1. search_learning_resources() is a function designed to search for learning resources based on a given query. It takes two parameters: query, a string representing the search query, and resources, a list containing the names of learning resources.

2. Inside search_learning_resources(), a linear search is performed to find resources that match the query. If at least one matching resource is found, the function returns True. If no matching resources are found, it returns False.

3. call_search() is a function designed to call the search_learning_resources() function with a given query. It takes one parameter: query, a string representing the search query.

4. Inside call_search(), a list of learning resources is initialized. Then, it calls search_learning_resources() with the given query and the list of resources. It returns the output of search_learning_resources().

5. In the example usage section, a search query "Python" is assigned to the variable search_query. The call_search() function is called with this query, and the result is stored in the variable found.

6. Finally, based on the value of found, an appropriate message is printed indicating whether any learning resources related to the search query were found or not.

Conclusion

Imports and functions are indispensable components of Python programming, fostering code organization, reusability, and maintainability.

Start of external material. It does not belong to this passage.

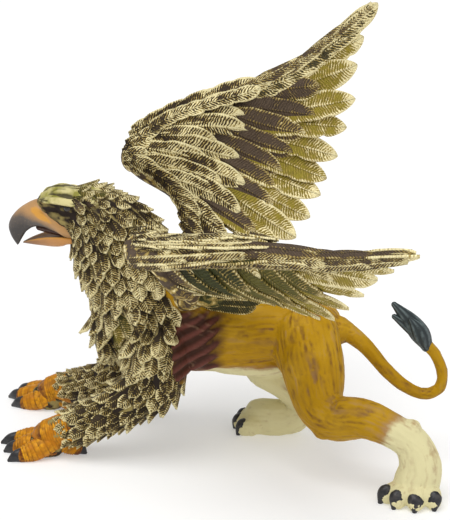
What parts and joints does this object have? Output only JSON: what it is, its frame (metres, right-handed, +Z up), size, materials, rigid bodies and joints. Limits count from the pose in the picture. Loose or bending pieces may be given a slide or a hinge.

By mastering these concepts, developers unlock the full potential of the language, harnessing its rich ecosystem and crafting elegant solutions to diverse challenges. Whether building simple scripts or complex applications, understanding imports and functions empowers Python programmers to write clear, efficient, and scalable code.

In this blog post, we've explored the fundamentals of imports and functions in Python and demonstrated their integration into real-world scenarios, Continued exploration and practice are key to mastering these foundational concepts, enabling developers to embark on more ambitious projects and contribute effectively to the Python community's vibrant ecosystem.